The four-day institute was designed so that each workshop built on the last. We started with an introduction to the command line, taught by Mary Catherine Kinniburgh. I’ve tried to learn the command line before, but never with as much success. It seems super obvious now, but Mary Catherine’s instruction made clear the connection between creating folders and files and moving them around in a GUI interface is the same thing as doing it on the command line. What was once abstract was now concrete! MC, like all the other fellows, was invested in our learning–kind about it, and funny, too.

We put what we’d learned on the command line to work in the next session, which was on Git and GitHub, led by JoJo Karlin, who has been the fairy godmother of the DH Praxis class. They’re two different things! Who knew? I’ve had a Github account for ages, but never tried to tackle it from the command line, which means I couldn’t do very much with it.

Next up was Python, enthusiastically shared by Patrick Smyth and Rachel Rakov. The rest of the week would incorporate Python. It was just a taste, and at this point I couldn’t do anything with Python without following instructions with screenshots and circles and arrows, but it was a good foundation. Another thing that seems ridiculously easy to programmers, but that was an essential lesson to us n00bs was how to toggle back and forth between the plain old command line (known by many names, but I’ll use Bash here) and Python. Cmd/Ctrl L 4 ever! Pardon my enthusiasm, but I really love keyboard commands. (Cmd/Ctrl K and Cmd/Ctrl Z are some other favorites.)

DRI attendees
Attendees at the 2017 Digital Research Institute

I think all of the students’ attention and ability to absorb information waxed and waned, depending on the time of day and what was in our stomachs, as well as the content of the workshops. For me one of my wane times was the Databases workshop led by Ian Phillips. I’d even taken a similar workshop during the fall semester, and yet, I’m having a hard time making the connection between the commands and rows and columns. My table neighbor was all over it, and I was jealous of her comprehension. I hope next time I work with MySQL it will finally click the way command line did the first day.

Rachel Rakov, the passionate Python teacher, made Text Analysis/NLTK fun by choosing a varied library of texts to work with, like a Monty Python script and Moby Dick.

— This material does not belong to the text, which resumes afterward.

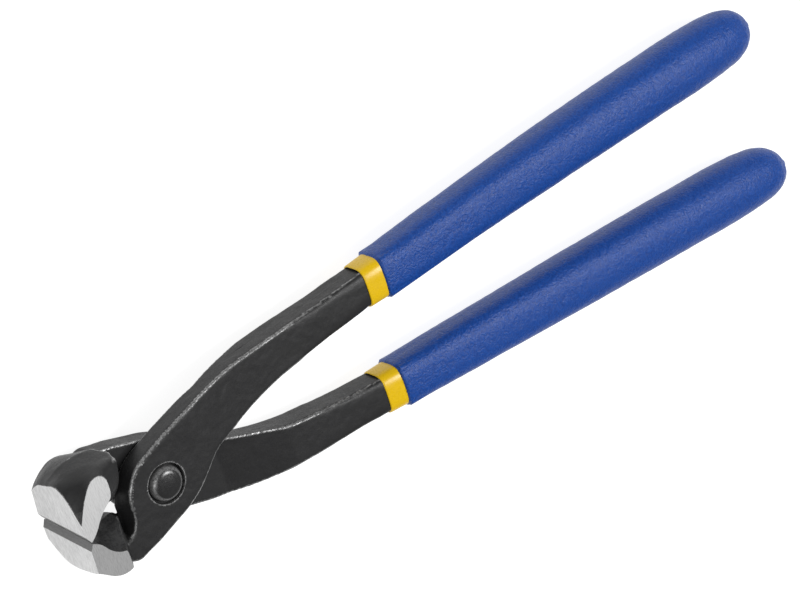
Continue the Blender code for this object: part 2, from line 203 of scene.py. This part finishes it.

Maybe that’s a standard library, but new-to-us and fun to compare. One of my biggest takeaways from this session was what a large percentage of the dataset you need to set aside for training the tool vs. for testing it: 75-80%! I found myself being critical of what someone my do with the tool that might be developed from the sample we used. I’m not clear if the technique is developed for the corpus only, or if it’s meant to be able to be applied elsewhere, even if that one corpus is comprised of writings that don’t represent multiple demographics. I was still brain fatigued, and my notes don’t make a ton of sense to me. I’d like to repeat this workshop and then take a part two, as text analysis is highly appealing to me.

The clearly brilliant Hannah Aizenman led the ultimate brain smushing workshop: Machine Learning, aka Quantitative Analysis. She used as her dataset the Titanic manifest, which I thought was hilarious, especially given that it was Inauguration Day, something about which many? most? all? of us in the room had a deeply sinking feeling. I don’t know if it was the timing, if I’d reached the limit of what my brain could absorb or what, but I only kept up for the first half of the workshop.

I was glad that the final training of the day, making Twitter bots, team taught by Patrick Smyth and Steven Zweibel, was pretty straightforward. The session was a fun and silly introduction to APIs with several references to a certain political candidate whose followers had made much use of Twitter bots. We made our bots with Python, and it was satisfying to come back to the Python command line after using Jupyter Notebook for the previous sessions. It almost felt easy!

I was so brain-tired after the week that I failed to make it to the women’s march the next day, instead sleeping until past noon. I intended to go through all of the exercises in the repository again afterward, but because I moved apartments and the rest of my life busted back in, that never happened. I’m grateful that Patrick asked me to write this blog post so I could get a chance to revisit the work I did at the institute. I would definitely attend again and recommend it highly to fellow GC students and CUNY professors.